À l’occasion de la 15e édition du festival Même pas peur qui présente des œuvres fantastiques et transgressives sur l’île de La Réunion, rencontre avec sa fondatrice, la réalisatrice Aurélia Mengin.
Quel est votre parcours ?
Aurélia Mengin : Je suis née en banlieue parisienne, mais on s’est installé à la Réunion quand j’avais quatre mois. Ma mère est Réunionnaise, mon père franco-allemand. À 22 ans, je suis partie à Paris pour continuer mes études. Je suis arrivée à la Sorbonne pour faire de la recherche en mathématiques mais au bout de six mois – probablement parce que j’avais été confrontée au racisme – j’ai arrêté et intégré une école d’acteurs, grâce à mon frère qui faisait le cours Florent. Très rapidement, je me suis intéressée à la mise en scène et j’ai commencé à écrire des pièces de théâtre et des courts-métrages. J’ai réalisé neuf courts, puis deux longs-métrages, mais je n’ai jamais eu d’aides.
Vous avez donc autoproduit tous vos films ?
Oui ! J’ai toujours fait comme cela, je suis une bête de boulot, je dors très peu ! Et je délègue très peu, je fais tout ! Pour Fornacis (2018), j’avais très peu d’argent, 50 000€, je l’ai produit avec mon père et ma mère, avec 13 jours de tournage. Pour Scarlett Blue (2024), j’avais un producteur mais il a lâché l’affaire…
Quelle est votre inspiration ?
J’ai une écriture automatique, des flashs, des images m’arrivent, et je tente de relier ces images. J’essaie de rester le plus proche des interrogations, de mes peurs, de mes questionnements de femme… Pour l’inspiration, j’aime David Lynch depuis toujours, ça me parle beaucoup, comme le cinéma de Luis Buñuel, que j’ai découvert grâce à mon père. J’aime également Terrence Malick, Yórgos Lánthimos, Alejandro Jodorowsky, certains films de Lars von Trier comme Antichrist, Dogville ou Nymphomaniac. Leurs œuvres me font du bien et j’adore le fait que ces metteurs en scène ne se demandent pas comment leurs films vont être réceptionnés par le public. Ils livrent avec honnêteté ce qu’ils sont. Ils me donnent du courage…

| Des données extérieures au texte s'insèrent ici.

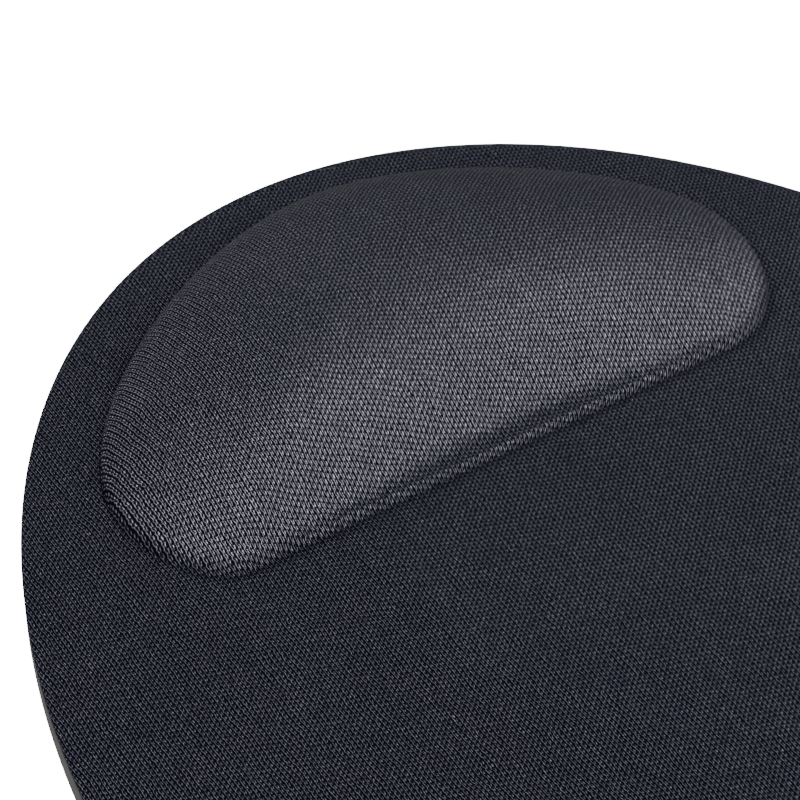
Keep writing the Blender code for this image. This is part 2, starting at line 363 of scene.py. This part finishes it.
class Value:
    """A number in a material's node tree; arithmetic on it adds Math nodes."""

    def __init__(self, tree, socket):
        self.tree = tree
        self.socket = socket

    def math(self, operation, *others):
        node = self.tree.nodes.new("ShaderNodeMath")
        node.operation = operation
        for slot, term in zip(node.inputs, (self, *others)):
            plug(self.tree, slot, term)
        return Value(self.tree, node.outputs[0])

    def __add__(self, other):
        return self.math("ADD", other)

    def __sub__(self, other):
        return self.math("SUBTRACT", other)

    def __mul__(self, other):
        return self.math("MULTIPLY", other)

    def __truediv__(self, other):
        return self.math("DIVIDE", other)

    def __pow__(self, other):
        return self.math("POWER", other)

    def floor(self):
        return self.math("FLOOR")

    def clamped(self):
        return self.math("MINIMUM", 1.0).math("MAXIMUM", 0.0)

    def between(self, at_zero, at_one):
        """The value's 0 to 1 drawn out to run from at_zero to at_one."""
        return self * (at_one - at_zero) + at_zero

    def bell(self, width):
        """1 where the value is 0, falling away on both sides over width."""
        return (self * self * (-1 / width ** 2)).math("EXPONENT")

    def ramp(self, low, high, at_low=0.0, at_high=1.0):
        """A smooth step of the value between low and high."""
        node = self.tree.nodes.new("ShaderNodeMapRange")
        node.interpolation_type = "SMOOTHSTEP"
        plug(self.tree, node.inputs["Value"], self)
        for name, number in zip(("From Min", "From Max", "To Min", "To Max"),
                                (low, high, at_low, at_high)):
            node.inputs[name].default_value = number
        return Value(self.tree, node.outputs["Result"])


def plug(tree, slot, term):
    """Link a Value or a socket into a slot, or write a plain number or colour there."""
    if isinstance(term, Value):
        tree.links.new(term.socket, slot)
    elif isinstance(term, bpy.types.NodeSocket):
        tree.links.new(term, slot)
    else:
        slot.default_value = term


def new_material(name, roughness, specular):
    """A material with its node tree and its shader."""
    material = bpy.data.materials.new(name)
    material.use_nodes = True
    shader = material.node_tree.nodes["Principled BSDF"]
    shader.inputs["Roughness"].default_value = roughness
    shader.inputs["Specular IOR Level"].default_value = specular
    return material, material.node_tree, shader


def joined(tree, x, y, z=0.0):
    """A vector socket from three numbers."""
    node = tree.nodes.new("ShaderNodeCombineXYZ")
    for slot, term in zip(node.inputs, (x, y, z)):
        plug(tree, slot, term)
    return node.outputs[0]


def noise(tree, vector, scale, detail):
    """Soft noise around 0.5 over a vector socket."""
    node = tree.nodes.new("ShaderNodeTexNoise")
    node.inputs["Scale"].default_value = scale
    node.inputs["Detail"].default_value = detail
    tree.links.new(vector, node.inputs["Vector"])
    return Value(tree, node.outputs["Fac"])


def object_place(tree):
    """A vector socket that gives the place on the piece."""
    return tree.nodes.new("ShaderNodeTexCoord").outputs["Object"]


def dice(tree, *cell):
    """An even random number from 0 to 1 for each cell."""
    node = tree.nodes.new("ShaderNodeTexWhiteNoise")
    node.noise_dimensions = "3D"
    tree.links.new(joined(tree, *cell), node.inputs["Vector"])
    return Value(tree, node.outputs["Value"])


def blend_colours(tree, share, low, high):
    """A colour between two, by share."""
    node = tree.nodes.new("ShaderNodeMix")
    node.data_type = "RGBA"
    plug(tree, node.inputs["Factor"], share)
    for slot, colour in zip((node.inputs["A"], node.inputs["B"]), (low, high)):
        plug(tree, slot, colour if isinstance(colour, bpy.types.NodeSocket) else (*colour, 1))
    return node.outputs["Result"]


def raise_surface(tree, shader, height, distance, strength):
    """Bump from a height of 0 to 1."""
    node = tree.nodes.new("ShaderNodeBump")
    node.inputs["Distance"].default_value = distance
    node.inputs["Strength"].default_value = strength
    plug(tree, node.inputs["Height"], height)
    tree.links.new(node.outputs["Normal"], shader.inputs["Normal"])


# ---------------------------------------------------------------- the pieces and their materials

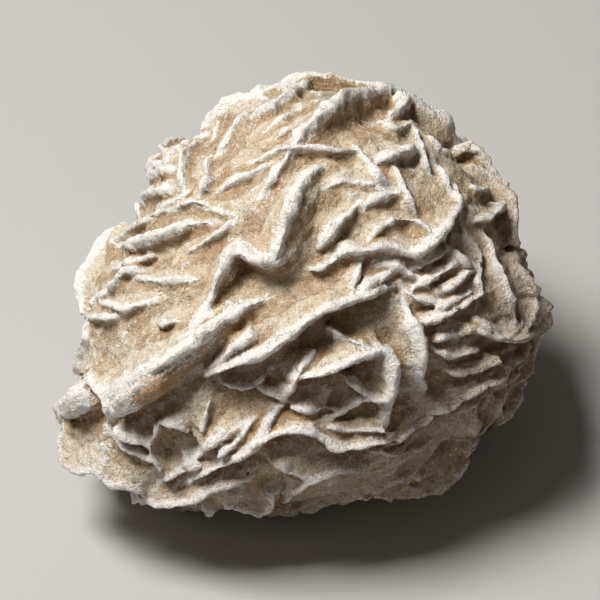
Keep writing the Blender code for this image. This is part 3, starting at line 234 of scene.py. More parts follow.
# Relief of the finish, in millimetres.
GRAIN_EDGE = (0.0, 0.75)  # a grain's middle and edge, in its cell
GRAIN_HEIGHT = 0.09
PITS = Pattern(1.1, 5.0, 0.65)
PIT_DEPTH = 0.7
LAYER_STRETCH = (0.25, 1.3, 1.3)
LAYERS = Pattern(1.0, 3.0, 0.6)
LAYER_RELIEF = 0.25
RIB_HEIGHT = 0.07
CRACK_DEPTH = 0.15
SAND_ROUGHNESS = 0.92
RIM_ROUGHNESS = 0.72
SPECULAR = 0.35

# Colours, as linear red, green and blue.
SAND_TAN = (0.56, 0.435, 0.295)
SAND_PALE = (0.64, 0.56, 0.45)
SAND_RED = (0.48, 0.345, 0.22)
DUST = (0.70, 0.64, 0.54)
# Painted shade for the side of the rose away from the key light.
PAINTED_SHADE_SIDE = (0.25, 0.18, 0.115)
# Painted shade, orange-brown, under the flanks and in the recesses.
PAINTED_SHADE_BROWN = (0.34, 0.205, 0.095)
AMBER = (0.46, 0.28, 0.14)
FLECK = (0.19, 0.12, 0.07)
# Painted shade, near-black, in the crevices.
PAINTED_CREVICE_SHADE = (0.07, 0.042, 0.022)
DARK_GRAIN = (0.12, 0.08, 0.055)
BRIGHT_GRAIN = (0.80, 0.74, 0.62)
RIM_GREY = (0.69, 0.665, 0.62)
RIM_WHITE = (0.84, 0.83, 0.80)
RIM_SHADE = (0.36, 0.345, 0.32)
CRACK = (0.16, 0.12, 0.085)

Blade = namedtuple("Blade", "reach rim foot crest depth", defaults=((0.0, 0.0),))
# reach: how far the broad face runs, left of the crest's travel
# rim: thickness of the worn rim
# foot: how far the steep flank leans out, or undercuts where it is negative
# crest: points (u, v, rise), where rise is the crest's height over the core
# depth: where the crest makes the outline, its w at its first and last point

UPPER_LEFT_BLADES = [
    # Lobe and knobs along the upper left edge
    Blade(6, 2.2, -1, [
        (-7.2, 40.8, 0.4), (-9.5, 41.2, 1.4), (-12.5, 41, 2.2), (-15.2, 39.6, 2.6), (-17.4, 36.5, 2.6),
        (-19.6, 33.4, 2.2), (-20.9, 31.5, 1),
    ], (6, -4)),
    Blade(6, 2.2, -0.6, [
        (-20.6, 32.4, 0.5), (-22.4, 31.5, 1.2), (-25.4, 29.5, 1.4), (-28.2, 26.8, 1.2), (-30, 24.7, 0.6),
    ], (0, 3)),
    Blade(4, 3, 0.6, [(-31.9, 20, 2), (-30.6, 20.9, 2.4), (-28.6, 21.1, 1.9), (-26.6, 20.8, 0.7)], (3, 9)),
    Blade(4, 1.8, 0.8, [
        (-30.6, 23.6, 1.2), (-28.2, 25.2, 1.9), (-26.2, 25.5, 1.3), (-24.8, 25.2, 0.5),
    ], (-2, 7)),
    Blade(4, 1.5, 0.6, [
        (-23.6, 21.8, 0.5), (-24.2, 24.4, 1.8), (-24.1, 27.2, 2.2), (-23, 29.6, 2), (-21.3, 31.2, 1.4),
    ]),
    Blade(4, 1.4, 0.6, [(-20.4, 20, 0.4), (-19.4, 22.5, 1.6), (-19.2, 25, 1.9), (-18.5, 27.7, 0.6)]),
    Blade(2.5, 1, 0.4, [(-19.6, 21.6, 0.8), (-18.4, 22.9, 1.2), (-17.2, 23.6, 0.4)]),
    Blade(4, 1, 0.3, [(-17.8, 31.2, 0.4), (-17.2, 33, 1.3), (-16.7, 34.8, 0.5)]),
    # Long parallel blades of the upper left face
    Blade(5.5, 1.6, 0.8, [
        (-16.8, 28.2, 0.4), (-15.4, 31, 1.7), (-14, 33.6, 2), (-12, 35.6, 1.5), (-9.8, 37, 0.5),
    ]),
    Blade(6, 1.9, 1, [
        (-9.3, 36, 0.6), (-7.3, 37.8, 2.2), (-4.5, 39.6, 2.5), (-1.8, 41.3, 2.2), (1.5, 42.7, 1),
    ]),
    Blade(4, 0.9, 0.4, [(-6.4, 33.4, 0.2), (-3.6, 35.7, 0.8), (-0.9, 37.4, 0.3)]),
    Blade(4, 0.8, 0.4, [(-5.2, 31.3, 0.2), (-2.6, 33.4, 0.7), (-0.7, 34.8, 0.3)]),
    Blade(7.5, 3.2, 1.6, [
        (-0.7, 29.8, 1.5), (0.5, 33, 3), (3, 35.8, 4.2), (6, 38.4, 4.6), (9.6, 40.6, 4.4), (14, 41.5, 3.8),
        (18.6, 41.9, 3), (21, 41, 1.2),
    ], (8, 2)),
    # Top edge behind it
    Blade(7.5, 2.4, -0.6, [
        (-9.8, 39.9, 0.4), (-7.5, 41.6, 1.2), (-4, 43, 1.8), (0, 44.1, 2.4), (3.5, 44.7, 2.6),
        (7.5, 44.4, 2.6), (12, 43.4, 2.4), (17, 42.3, 2), (21.5, 41.2, 1.2), (24.5, 38.6, 0.4),
    ], (1, -6)),
    Blade(5, 1.8, -0.4, [
        (-9.6, 26.7, 0.4), (-6.8, 28.3, 1.7), (-4, 29.4, 2.4), (-1, 29.9, 3), (3, 29.9, 2.8), (7, 29.6, 2.4),
        (10.5, 29.6, 2), (12.6, 29.1, 1),
    ]),
    Blade(5, 1.5, 0.8, [
        (-7.6, 20.6, 0.3), (-6, 23, 1.5), (-4.5, 25.3, 2), (-2.8, 27.4, 2.4), (-1.2, 29.2, 2),
    ]),
    Blade(5, 1.3, 0.2, [
        (-16, 21, 0.3), (-14, 22.9, 1.5), (-12, 23.8, 1.9), (-9.5, 24.7, 1.5), (-6.4, 25.8, 0.4),
    ]),
    Blade(4, 1, 0.4, [(-28.2, 17.2, 0.3), (-26, 19, 1.2), (-24, 20.3, 0.4)]),
    Blade(4, 1.1, 0.2, [(-25.5, 17.7, 0.3), (-23, 18.6, 1.5), (-20.8, 18.7, 1.5), (-18.6, 18.1, 0.4)]),
    Blade(4, 1, 0.3, [(-19.8, 17.4, 0.3), (-17, 17.1, 1.1), (-14, 16.3, 0.3)]),
    Blade(4, 1.4, 0.3, [
        (-38, 11, 0.7), (-34.6, 13.4, 1.6), (-31, 15.3, 1.7), (-28, 16.7, 1), (-25, 17.3, 0.3),
    ]),
    Blade(4.5, 2.2, 0.8, [
        (-37.2, 9.9, 1.4), (-34, 10.8, 3.2), (-30, 11.9, 3.5), (-26.5, 13, 3), (-23, 14.2, 2.4),
        (-20, 14.8, 1.6), (-17.3, 14.8, 0.5),
    ]),
    Blade(5, 1.3, 0.3, [
        (-22.7, 8.4, 0.3), (-20.5, 10.2, 1.3), (-18, 11.7, 1.8), (-15.4, 13.3, 1.4), (-13.8, 14.2, 0.4),
    ]),
]

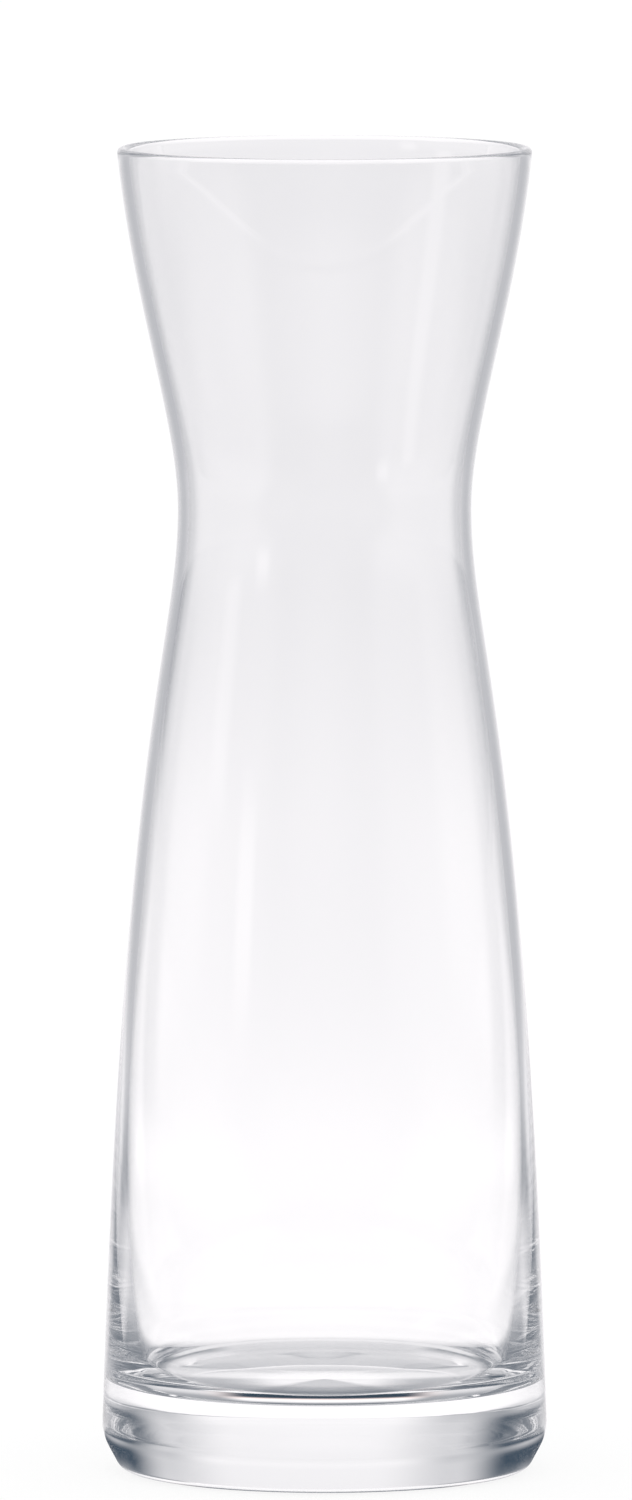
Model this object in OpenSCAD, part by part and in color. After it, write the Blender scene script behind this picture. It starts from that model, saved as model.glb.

Et votre festival Même pas peur ?
En 2010, Olivier Rivière, maire de Saint-Philippe, dans la région du Sud sauvage de la Réunion, m’a demandée d’organiser un festival, avec Nicolas Luquet. Très vite, le public a adhéré. Avec le festival Même pas peur, on s’engage, on prend des risques, on sélectionne des films qui sortent le spectateur de sa zone de confort, dans le cadre du fantastique au sens large : avec de l’étrange, du cinéma d’horreur, poétique, LGBT, différent, surréaliste, anti-normes… C’est un lieu d’expo et d’espoir pour de nouvelles tentatives narratives, une ode au cinéma indépendant et novateur. Même pas peur est un acte de résistance culturelle, un espace de liberté et d’expérimentation, une oasis pour films difficiles, qui bousculent les codes, mais qui ont besoin d’être soutenus et surtout d’être vus.
Qu’en est-il de cette 15e édition ?
Nous avons sélectionnés 62 films, courts et longs métrages, avec en plus des projections pour les scolaires, des films d’animation pour les tout-petits, des présentations, des rencontres… Les films proviennent de 23 pays différents, des films parfois très engagés sur le corps dont Body Odyssey, par une cinéaste italienne. J’aime aussi beaucoup le film espagnol Mu, The Surfer, avec Nicolas Cage, Kryptic, premier long-métrage de la Canadienne Kourtney Roy ou encore le film coréen Exhuma avec des démons et des chamans, primé à Gérardmer.